Eu acredito que as duas coisas. Estamos todos vulneráveis, até os que acham que não estão, estão, sim. E revigora objetivos. Porque surgiu uma nova forma de viver. Um jeito novo de olhar para o mundo, tentando entender que mundo é esse em que estamos inseridos.

Como contornou ou enfrentou casos de racismo na vida?
Enfrentei cada caso de uma forma diferenciada, por serem circunstâncias diferentes. Muito embora o racismo sendo o mesmo. Mas quando falo do específico, é pelo fato de terem sido preconceitos em ambientes e situações diversas. Minha reação foi de acordo com cada circunstância dessa. Acho que vale a pena bater de frente com sistemas. Na verdade pesa é a resistência, porque estamos em um país democrático, porque somos todos muito importantes e somos seres iguais, mas a realidade não é essa: a realidade é desigual e hostil. Então acho que realmente é importante resistir.
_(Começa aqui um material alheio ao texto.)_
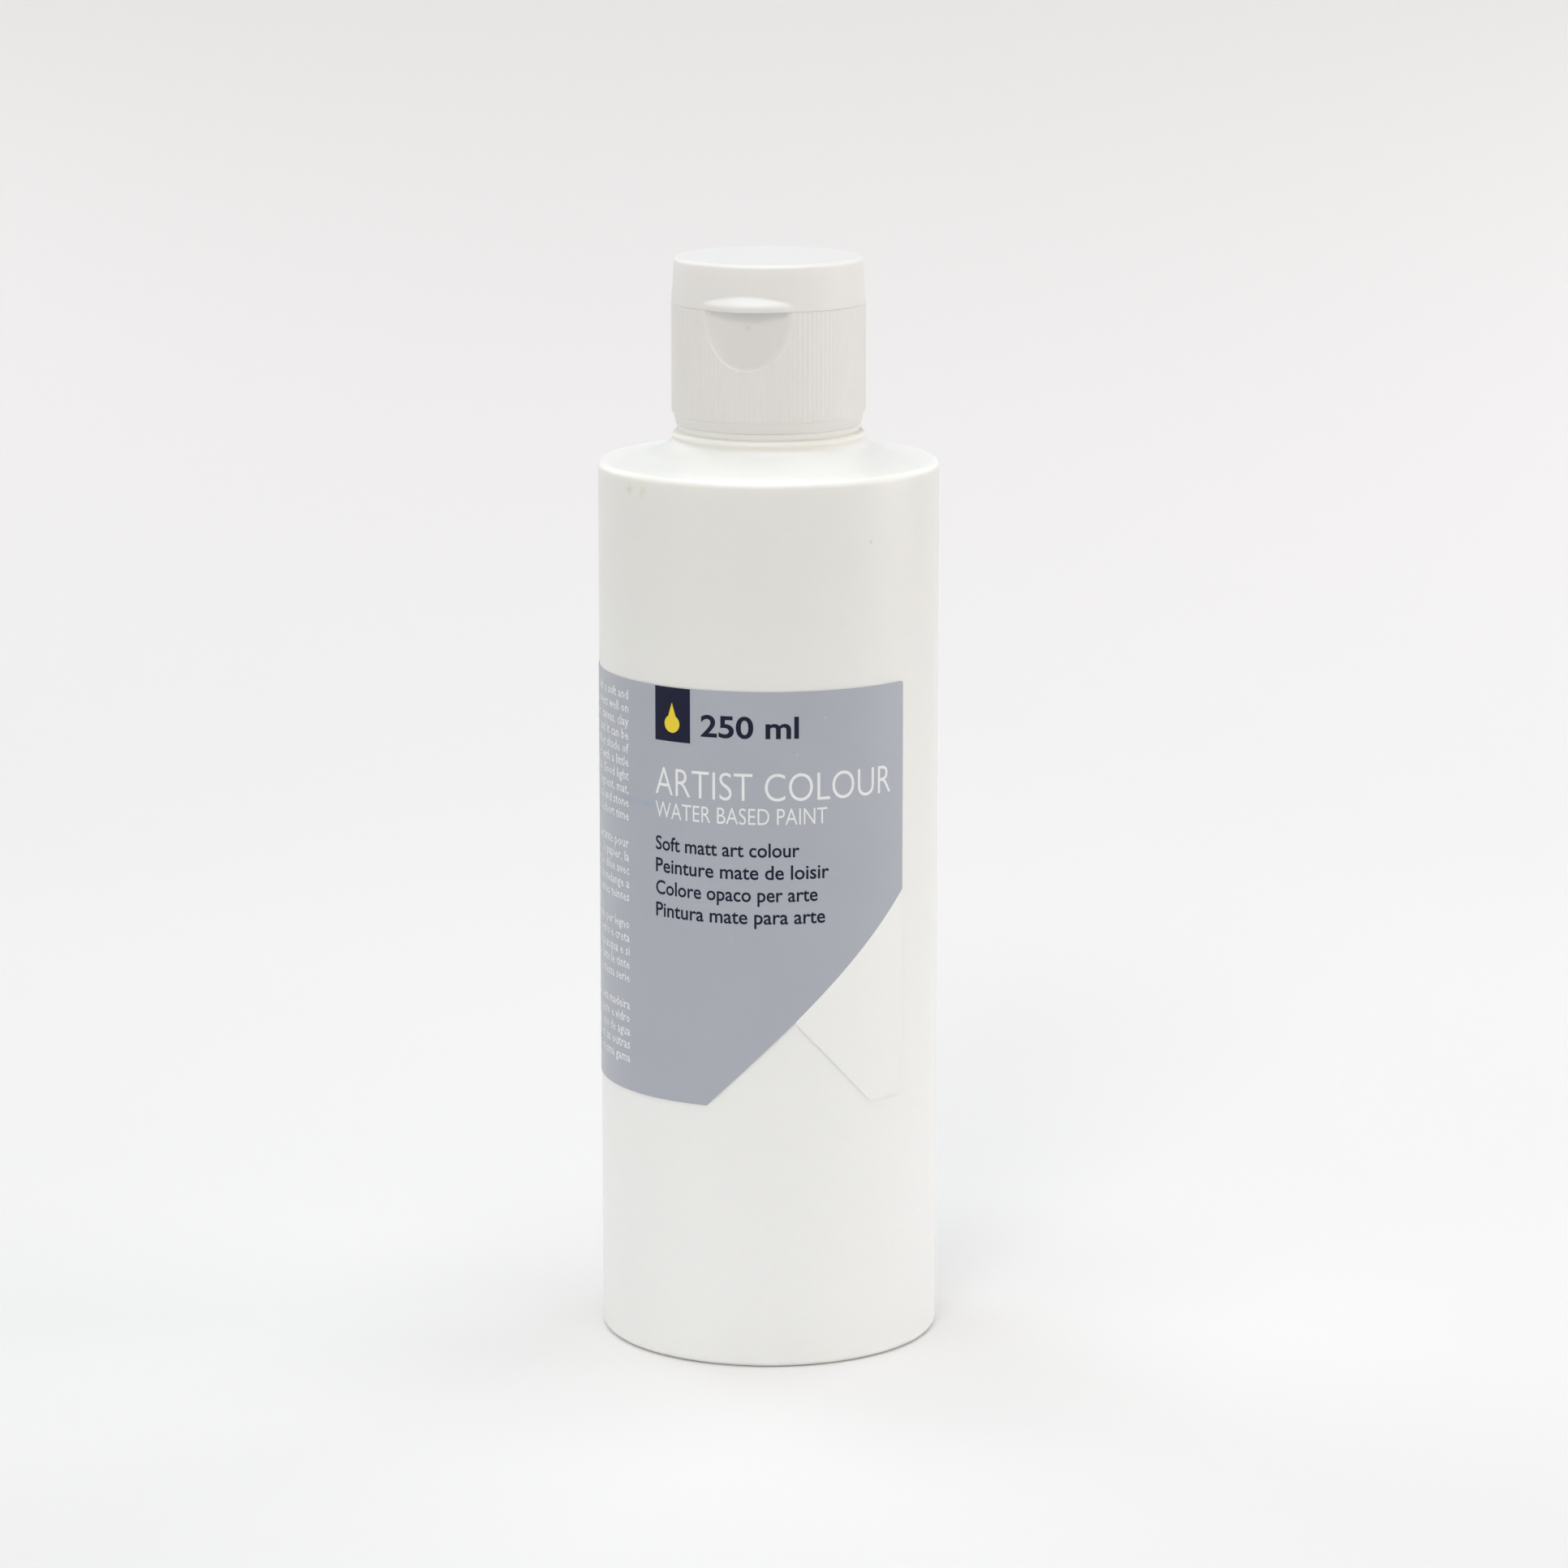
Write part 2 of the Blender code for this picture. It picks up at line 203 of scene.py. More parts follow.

Há desserviços patentes no Brasil da atualidade?
Realmente vejo que desserviços são muitos. Não acreditar na ciência é um. Há o desserviço das fake news, na desinformação há desserviço. Acho que o momento que estamos vivendo está protagonizado por desserviços ao nosso país. O mundo está assim. Mas acredito que existe uma ação e uma reação. Tudo o que está sendo feito está nos tornando mais fortes, num sentido. Os grupos estão se formando, estão se estabelecendo. Então, aquele que é atacado conta com uma reação a esse ataque. Acredito nisso.
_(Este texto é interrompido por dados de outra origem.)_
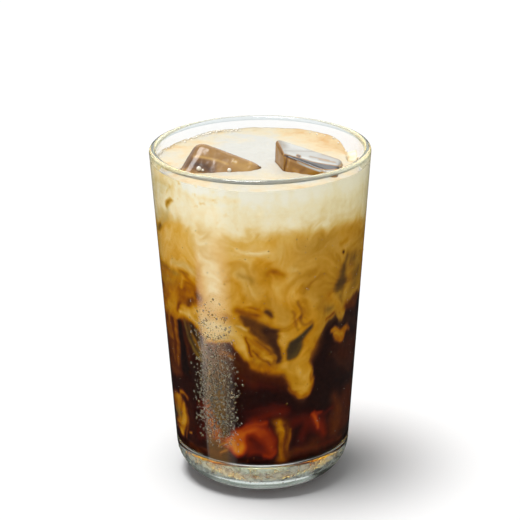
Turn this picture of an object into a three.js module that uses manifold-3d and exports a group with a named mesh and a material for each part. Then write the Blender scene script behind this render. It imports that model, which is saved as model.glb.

O que legitima cotas raciais na sua opinião?
Na minha opinião, o básico: porque nós fomos jogados, nossos descendentes, jogados sem nenhum amparo. Servimos a um sistema e depois jogados fora. Então é uma questão de ressarcir, de tornar iguais. Esta frase que todos repetem: “somos todos iguais”. Então que sejamos, e acho que essa é uma reparação. Não vejo como esmola: não é esmola. É uma reparação, eu acho justo. Há quem discorde, mas vivemos em um mundo democrático. Pessoas podem discordar. Eu acredito que seja muito importante ter cota.

O que pode falar do longa Pureza, de Brasília, e que percorre festivais de cinema?
Pureza é um filme lindo que está ganhando muitos prêmios. Narciso é um personagem que interpreto e que simboliza aquela parte bem terrível do ser humano: você vê um tipo de capataz que é capitão-do-mato dos seus, dos seus iguais. Ao mesmo tempo, você vê que ele está cego pela própria vaidade e por essa coisa de querer torturar o outro, de achar engraçado. É algo que estamos vivendo hoje em dia, em outras escalas, com outras caras, outros figurinos e outras cores. Mas, no fim, estamos vivendo exatamente isso: ver este certo prazer de torturar o outro. O prazer da maldade, do culto a isso, achar isso estratégia interessante. E você vê mais do que isso, um personagem que representa um lugar onde, nesse país tão grande, o estado não consegue proteger o cidadão. Porque isso acontece livremente, digo, o trabalho escravo, e ainda hoje acontece, fora um outro tipo de escravidão que a gente vive hoje: a moderna. Há quem insista em querer deixar a escravidão ficar, mas vai ter que entender que o mundo mudou e as coisas mudaram. Nós (negros) estamos agindo de com isso de uma forma bem diferente e não estamos aqui de brincadeira.

O que leva ao decaimento de Narciso, em Pureza?
Enquanto o ator, houve uma interessante construção de personagem. O personagem se perde no próprio ego dele. Ao mesmo tempo, sempre tento colocar, mesmo que eu descorde completamente da postura do personagem, tento perceber que aquele ser nasceu, foi uma criança, foi alguém esperando, desejado por alguém. Foi indefesa depois parto para entender como foi o trajeto para chegar naquele ser humano. Qual foi a receita pra terminar nesse ser humano que é super questionável: no ser sem coração, sem nada. Foi complexo e sutil viver o Narciso.